→ **Task objective**: Copy out, exactly and without additions, the lines from the one that contains "Write the FreeCAD" to the one that contains "# Millimetres. +X", both ends included.

--- begin Supplied information ---

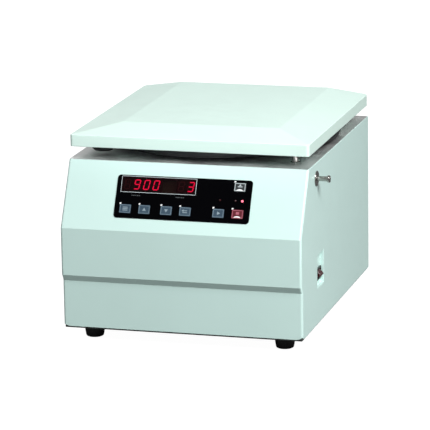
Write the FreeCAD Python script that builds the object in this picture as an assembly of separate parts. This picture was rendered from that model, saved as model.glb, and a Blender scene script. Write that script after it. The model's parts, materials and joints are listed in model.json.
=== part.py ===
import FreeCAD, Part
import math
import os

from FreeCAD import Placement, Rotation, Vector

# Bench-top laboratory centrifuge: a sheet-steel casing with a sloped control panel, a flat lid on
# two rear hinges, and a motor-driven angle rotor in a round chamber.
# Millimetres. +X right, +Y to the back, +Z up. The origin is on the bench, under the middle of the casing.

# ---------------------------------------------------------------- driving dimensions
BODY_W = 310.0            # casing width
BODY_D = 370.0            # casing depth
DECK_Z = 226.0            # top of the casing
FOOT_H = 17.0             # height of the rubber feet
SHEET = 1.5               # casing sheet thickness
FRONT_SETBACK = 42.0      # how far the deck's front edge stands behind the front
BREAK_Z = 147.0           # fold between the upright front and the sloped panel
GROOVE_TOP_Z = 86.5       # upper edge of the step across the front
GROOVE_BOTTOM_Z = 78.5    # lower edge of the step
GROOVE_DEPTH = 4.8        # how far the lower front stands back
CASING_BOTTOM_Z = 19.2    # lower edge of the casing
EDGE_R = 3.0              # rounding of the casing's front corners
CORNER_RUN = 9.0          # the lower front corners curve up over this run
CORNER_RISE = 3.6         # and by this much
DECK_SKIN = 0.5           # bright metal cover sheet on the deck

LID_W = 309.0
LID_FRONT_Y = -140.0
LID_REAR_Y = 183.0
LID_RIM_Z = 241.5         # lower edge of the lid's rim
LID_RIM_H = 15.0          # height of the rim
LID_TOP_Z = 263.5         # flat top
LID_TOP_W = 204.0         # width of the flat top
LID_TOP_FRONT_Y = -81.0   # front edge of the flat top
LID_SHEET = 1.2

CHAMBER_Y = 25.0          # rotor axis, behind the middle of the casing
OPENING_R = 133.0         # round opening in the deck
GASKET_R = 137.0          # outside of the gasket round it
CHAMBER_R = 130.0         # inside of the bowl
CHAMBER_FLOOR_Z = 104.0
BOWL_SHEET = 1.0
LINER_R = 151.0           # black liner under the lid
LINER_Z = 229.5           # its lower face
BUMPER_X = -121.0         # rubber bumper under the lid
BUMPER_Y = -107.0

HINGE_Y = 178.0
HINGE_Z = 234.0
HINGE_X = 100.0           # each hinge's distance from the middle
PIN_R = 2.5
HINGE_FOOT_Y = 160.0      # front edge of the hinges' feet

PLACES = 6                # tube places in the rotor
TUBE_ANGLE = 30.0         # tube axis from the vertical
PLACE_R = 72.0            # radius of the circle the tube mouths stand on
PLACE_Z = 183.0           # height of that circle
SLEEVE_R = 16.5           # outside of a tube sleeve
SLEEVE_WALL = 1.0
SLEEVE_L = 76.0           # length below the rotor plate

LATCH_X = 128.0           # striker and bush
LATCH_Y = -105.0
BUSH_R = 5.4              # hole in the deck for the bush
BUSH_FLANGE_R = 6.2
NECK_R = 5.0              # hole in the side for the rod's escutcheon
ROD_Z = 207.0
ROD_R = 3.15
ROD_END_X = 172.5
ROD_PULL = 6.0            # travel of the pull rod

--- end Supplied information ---
--- begin Supplied information ---

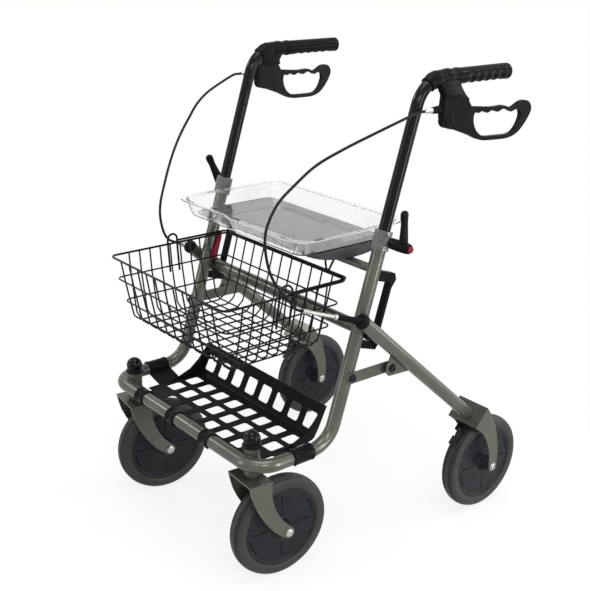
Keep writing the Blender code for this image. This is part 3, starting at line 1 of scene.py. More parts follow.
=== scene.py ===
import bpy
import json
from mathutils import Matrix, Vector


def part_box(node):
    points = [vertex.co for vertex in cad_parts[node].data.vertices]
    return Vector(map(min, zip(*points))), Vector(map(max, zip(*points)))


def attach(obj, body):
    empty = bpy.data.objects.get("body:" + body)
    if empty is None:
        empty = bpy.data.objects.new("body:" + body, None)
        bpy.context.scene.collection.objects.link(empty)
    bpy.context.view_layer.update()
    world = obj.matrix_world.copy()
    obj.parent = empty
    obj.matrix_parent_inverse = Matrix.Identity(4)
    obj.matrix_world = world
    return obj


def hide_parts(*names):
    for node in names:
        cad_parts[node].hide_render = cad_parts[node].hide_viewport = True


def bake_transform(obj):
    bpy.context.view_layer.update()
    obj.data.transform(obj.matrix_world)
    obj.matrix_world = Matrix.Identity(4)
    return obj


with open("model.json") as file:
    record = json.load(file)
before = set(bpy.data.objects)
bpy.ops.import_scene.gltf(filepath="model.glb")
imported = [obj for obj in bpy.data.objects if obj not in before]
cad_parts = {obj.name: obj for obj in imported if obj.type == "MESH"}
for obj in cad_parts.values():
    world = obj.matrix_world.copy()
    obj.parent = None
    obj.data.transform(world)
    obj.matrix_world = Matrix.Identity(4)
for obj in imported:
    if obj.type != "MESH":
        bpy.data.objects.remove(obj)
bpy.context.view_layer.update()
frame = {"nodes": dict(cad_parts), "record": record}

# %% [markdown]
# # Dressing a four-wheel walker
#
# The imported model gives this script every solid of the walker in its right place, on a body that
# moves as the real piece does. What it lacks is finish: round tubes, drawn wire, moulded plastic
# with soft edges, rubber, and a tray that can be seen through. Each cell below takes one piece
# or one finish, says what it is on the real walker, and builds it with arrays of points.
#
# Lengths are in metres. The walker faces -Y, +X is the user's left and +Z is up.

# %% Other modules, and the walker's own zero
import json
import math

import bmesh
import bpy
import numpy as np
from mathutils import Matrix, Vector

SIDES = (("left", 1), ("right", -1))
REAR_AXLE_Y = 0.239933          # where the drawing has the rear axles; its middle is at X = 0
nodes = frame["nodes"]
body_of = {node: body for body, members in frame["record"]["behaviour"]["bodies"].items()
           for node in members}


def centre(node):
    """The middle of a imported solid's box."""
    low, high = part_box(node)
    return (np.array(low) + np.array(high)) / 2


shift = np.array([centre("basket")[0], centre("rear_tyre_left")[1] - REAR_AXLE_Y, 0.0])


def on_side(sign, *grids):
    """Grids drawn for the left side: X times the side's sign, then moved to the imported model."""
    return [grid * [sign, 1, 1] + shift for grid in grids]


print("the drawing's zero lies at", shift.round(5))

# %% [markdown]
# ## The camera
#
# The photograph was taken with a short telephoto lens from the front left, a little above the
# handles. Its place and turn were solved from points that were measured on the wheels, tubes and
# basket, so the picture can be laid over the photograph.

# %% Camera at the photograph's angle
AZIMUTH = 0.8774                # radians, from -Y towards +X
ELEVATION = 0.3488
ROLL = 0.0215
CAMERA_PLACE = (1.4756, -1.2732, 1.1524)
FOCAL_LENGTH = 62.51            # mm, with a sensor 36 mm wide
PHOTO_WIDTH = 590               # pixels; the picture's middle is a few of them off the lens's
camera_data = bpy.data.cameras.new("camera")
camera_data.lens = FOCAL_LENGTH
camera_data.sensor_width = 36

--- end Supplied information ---
--- begin Supplied information ---

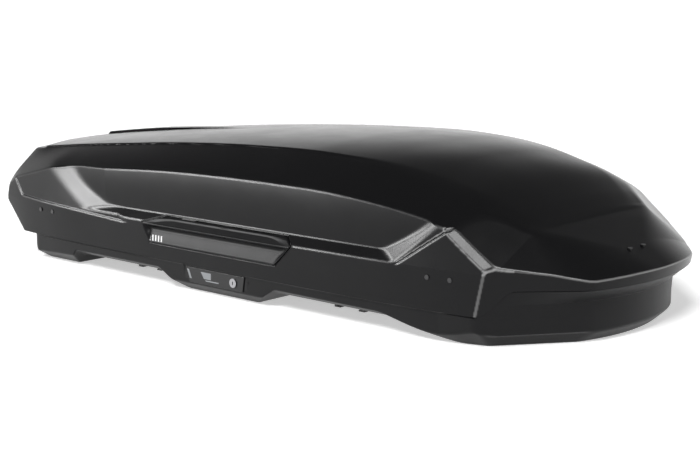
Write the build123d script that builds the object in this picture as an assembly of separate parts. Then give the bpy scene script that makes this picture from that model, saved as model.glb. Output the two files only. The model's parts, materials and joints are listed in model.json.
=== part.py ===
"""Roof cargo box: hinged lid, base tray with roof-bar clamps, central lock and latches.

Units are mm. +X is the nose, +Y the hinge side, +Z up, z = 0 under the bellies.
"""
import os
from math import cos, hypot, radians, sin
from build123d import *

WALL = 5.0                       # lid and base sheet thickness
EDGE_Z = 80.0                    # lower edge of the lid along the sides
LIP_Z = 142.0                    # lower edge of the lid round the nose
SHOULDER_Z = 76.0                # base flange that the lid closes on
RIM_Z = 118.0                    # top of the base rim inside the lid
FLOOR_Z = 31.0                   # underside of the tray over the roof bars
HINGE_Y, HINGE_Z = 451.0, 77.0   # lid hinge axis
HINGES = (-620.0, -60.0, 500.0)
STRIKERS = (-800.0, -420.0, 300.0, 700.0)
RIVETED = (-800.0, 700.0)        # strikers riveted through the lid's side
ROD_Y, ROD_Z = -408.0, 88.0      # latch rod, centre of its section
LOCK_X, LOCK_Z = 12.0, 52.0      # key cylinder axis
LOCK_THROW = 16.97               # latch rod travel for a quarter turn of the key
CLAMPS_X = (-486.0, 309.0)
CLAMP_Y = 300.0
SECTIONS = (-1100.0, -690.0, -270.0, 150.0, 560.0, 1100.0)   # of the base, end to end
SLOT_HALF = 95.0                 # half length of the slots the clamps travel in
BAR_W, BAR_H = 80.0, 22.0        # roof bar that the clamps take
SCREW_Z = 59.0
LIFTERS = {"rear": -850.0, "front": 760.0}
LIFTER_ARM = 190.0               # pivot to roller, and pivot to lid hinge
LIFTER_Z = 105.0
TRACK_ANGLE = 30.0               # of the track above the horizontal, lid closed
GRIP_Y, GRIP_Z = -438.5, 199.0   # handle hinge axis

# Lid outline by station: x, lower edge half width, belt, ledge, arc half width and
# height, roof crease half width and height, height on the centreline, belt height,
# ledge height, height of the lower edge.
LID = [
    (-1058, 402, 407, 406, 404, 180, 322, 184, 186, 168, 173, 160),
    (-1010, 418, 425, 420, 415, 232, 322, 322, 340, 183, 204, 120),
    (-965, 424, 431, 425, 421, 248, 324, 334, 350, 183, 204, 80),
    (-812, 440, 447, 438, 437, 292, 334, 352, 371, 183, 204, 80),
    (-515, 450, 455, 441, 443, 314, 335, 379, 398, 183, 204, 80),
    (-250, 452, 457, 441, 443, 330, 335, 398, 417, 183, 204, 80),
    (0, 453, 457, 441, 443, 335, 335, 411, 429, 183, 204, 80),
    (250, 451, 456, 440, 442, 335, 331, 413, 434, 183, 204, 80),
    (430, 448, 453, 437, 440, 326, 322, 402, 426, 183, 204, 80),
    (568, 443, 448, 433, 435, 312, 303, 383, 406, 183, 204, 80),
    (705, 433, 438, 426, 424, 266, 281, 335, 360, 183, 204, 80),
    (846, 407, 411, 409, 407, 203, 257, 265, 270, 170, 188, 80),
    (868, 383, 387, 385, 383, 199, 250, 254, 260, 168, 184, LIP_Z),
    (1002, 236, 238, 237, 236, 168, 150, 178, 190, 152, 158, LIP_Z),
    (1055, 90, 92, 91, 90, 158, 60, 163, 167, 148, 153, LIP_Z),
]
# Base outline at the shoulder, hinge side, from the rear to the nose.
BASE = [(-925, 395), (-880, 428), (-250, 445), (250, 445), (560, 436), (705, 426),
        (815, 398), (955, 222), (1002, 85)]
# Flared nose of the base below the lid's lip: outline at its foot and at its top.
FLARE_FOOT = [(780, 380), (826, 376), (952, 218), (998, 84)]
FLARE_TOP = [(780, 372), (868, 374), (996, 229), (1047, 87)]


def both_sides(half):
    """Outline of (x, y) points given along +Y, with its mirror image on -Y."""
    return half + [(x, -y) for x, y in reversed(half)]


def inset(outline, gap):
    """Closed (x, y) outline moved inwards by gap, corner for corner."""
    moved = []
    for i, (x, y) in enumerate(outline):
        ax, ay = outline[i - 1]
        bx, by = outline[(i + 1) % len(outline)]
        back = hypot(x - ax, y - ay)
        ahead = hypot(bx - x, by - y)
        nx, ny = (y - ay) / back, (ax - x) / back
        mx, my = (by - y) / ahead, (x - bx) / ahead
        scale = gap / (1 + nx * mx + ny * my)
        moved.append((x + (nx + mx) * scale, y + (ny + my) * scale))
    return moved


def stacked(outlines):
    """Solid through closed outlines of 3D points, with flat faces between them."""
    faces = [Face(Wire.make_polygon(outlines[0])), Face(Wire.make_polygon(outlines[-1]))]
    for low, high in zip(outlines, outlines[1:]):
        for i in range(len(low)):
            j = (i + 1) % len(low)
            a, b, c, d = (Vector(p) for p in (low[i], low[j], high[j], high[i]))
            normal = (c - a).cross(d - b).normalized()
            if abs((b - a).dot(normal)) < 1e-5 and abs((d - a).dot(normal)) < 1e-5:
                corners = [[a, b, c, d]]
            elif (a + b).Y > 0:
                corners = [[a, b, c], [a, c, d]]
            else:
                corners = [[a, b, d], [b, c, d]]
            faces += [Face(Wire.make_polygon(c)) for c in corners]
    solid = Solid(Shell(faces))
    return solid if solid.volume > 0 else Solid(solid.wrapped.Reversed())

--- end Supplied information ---

→ **Exercise result**:
Write the FreeCAD Python script that builds the object in this picture as an assembly of separate parts. This picture was rendered from that model, saved as model.glb, and a Blender scene script. Write that script after it. The model's parts, materials and joints are listed in model.json.
=== part.py ===
import FreeCAD, Part
import math
import os

from FreeCAD import Placement, Rotation, Vector

# Bench-top laboratory centrifuge: a sheet-steel casing with a sloped control panel, a flat lid on
# two rear hinges, and a motor-driven angle rotor in a round chamber.
# Millimetres. +X right, +Y to the back, +Z up. The origin is on the bench, under the middle of the casing.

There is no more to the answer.